Is it better to run fewer hours at higher intensity, or more hours at lower intensity?

Either can work if the plant is reaching its daily light integral. However, intensity at the leaf matters for safety and quality, so do not use close distance to “cheat” the hours. If you can’t measure PPFD, use plant feedback: pale, slow growth suggests you need more total DLI, while bleached or browned tops suggest too much intensity.

Can I use one timer schedule for multiple plants with different light needs?

Usually not perfectly. If you mix seedlings, foliage plants, and flowering plants, one schedule may underlight some and overintensify others. A practical workaround is to group plants by stage (seedlings together, established vegetative plants together) and adjust fixture distance so they receive similar intensity across the canopy.

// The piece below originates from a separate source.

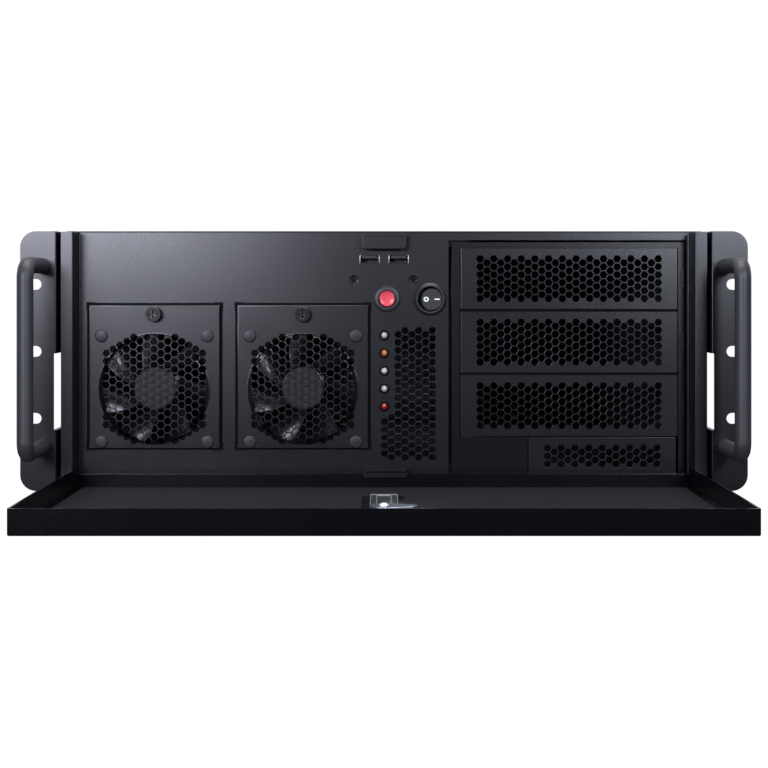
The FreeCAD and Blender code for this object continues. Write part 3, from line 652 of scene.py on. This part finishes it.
# Front ports. Two USB shells of bright plated steel with black inserts, on a small green board,
# and two countersunk screws that hold their bracket behind the panel.
plated = speckled(
    "bright_plate", 400, (0.22, 0.22, 0.225), (0.36, 0.36, 0.36), 0.26, 0.15, Metallic=1.0
)
insert_plastic = speckled(
    "insert_plastic", 600, (0.003, 0.003, 0.003), (0.008, 0.0075, 0.007), 0.35, 0.1, lumps=even
)
coated(insert_plastic, "usb_inserts")
side_wall, flat_wall, mouth_front = 0.55, 0.3, 0.4
shells = bmesh.new()
mouths = bmesh.new()
for low_x in (usb_low.x, usb_high.x - usb_width):
    block(shells, (low_x, usb_low.y, usb_low.z), (low_x + usb_width, usb_high.y, usb_high.z), 0.35)
    block(
        mouths,
        (low_x + side_wall, usb_low.y - 2, usb_low.z + flat_wall),
        (low_x + usb_width - side_wall, usb_high.y - 2, usb_high.z - flat_wall),
    )
port_shells = made("port_shells", shells, [plated, insert_plastic], mouths)
# Only the shells' fronts are plated; every face deeper than the mouth's edge takes the black insert plastic:
# painted shade inside the mouths.
for face in port_shells.data.polygons:
    face.material_index = int(face.center.y / mm > usb_low.y + mouth_front)
fitted(port_shells, "case", "bare_steel", "usb_shells")

heads = []
recess = bmesh.new()
sunk_profile = [
    (0, -0.55), (2.3, -0.6), (2.55, -0.5), (3.1, 0.1), (screw_radius, 0.12), (screw_radius, -1.5), (0, -1.5)
]
for x in screws_x:
    heads.append(closed_turned(sunk_profile, (x, panel_y, screw_z), 32))
    cross_recess(recess, x, screw_z, 1.6, 0.7, panel_y - 2, panel_y + 1.2)
screws = made("bracket_screws", joined(*heads), [gloss_black], recess, crossing=True)
fitted(screws, "case", "gloss_black", "port_screws")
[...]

Do succulents and cacti need the same photoperiod as leafy houseplants?

They typically do better with the baseline lower end (around 12 to 14 hours). If you’re trying to prevent etiolated, weak growth, increase by small increments (like 1 to 2 hours) only if stretching appears. In winter, most adjustments should come from adding time gradually rather than switching to very long photoperiods.

Why are my seedlings leggy even though I’m running the lights for 14 hours?

Legginess usually means the seedlings are not getting enough usable light at their canopy level, which can happen if the light is too far away or the fixture is underpowered. First, verify distance to the canopy, then consider adding 1 to 2 more hours for a week while watching for any signs of excessive intensity.

What if my plants look pale but the leaves aren’t stretched?

Pale, washed-out foliage with slow new growth often indicates a DLI shortfall rather than just a distance problem. Check fixture height first, then increase the timer in small steps (about 2 hours) if the light is already in a reasonable position. If you’re already at longer schedules, it may be an underpowered fixture, in which case upgrading the light is more effective than further increasing hours.

If a plant should be flowering but isn’t, is it always a photoperiod problem?

Photoperiod is the first suspect for plants that require day-length or long dark periods, but confirm the plant type (long-day, short-day, or day-neutral). Also make sure the dark period is truly dark (no ambient light at night). If the photoperiod is correct and it still won’t bloom, the issue can also be maturity stage, temperature, or nutrient balance, so address those after confirming the light schedule.

How do I avoid leaf damage from grow lights if my fixture is accidentally too close?

If you see bleaching, browning, or scorched patches, raise the fixture first rather than reducing the photoperiod immediately. After increasing distance, monitor for about a week. If damage stops spreading but growth slows, you can increase runtime slightly to compensate for the lower intensity.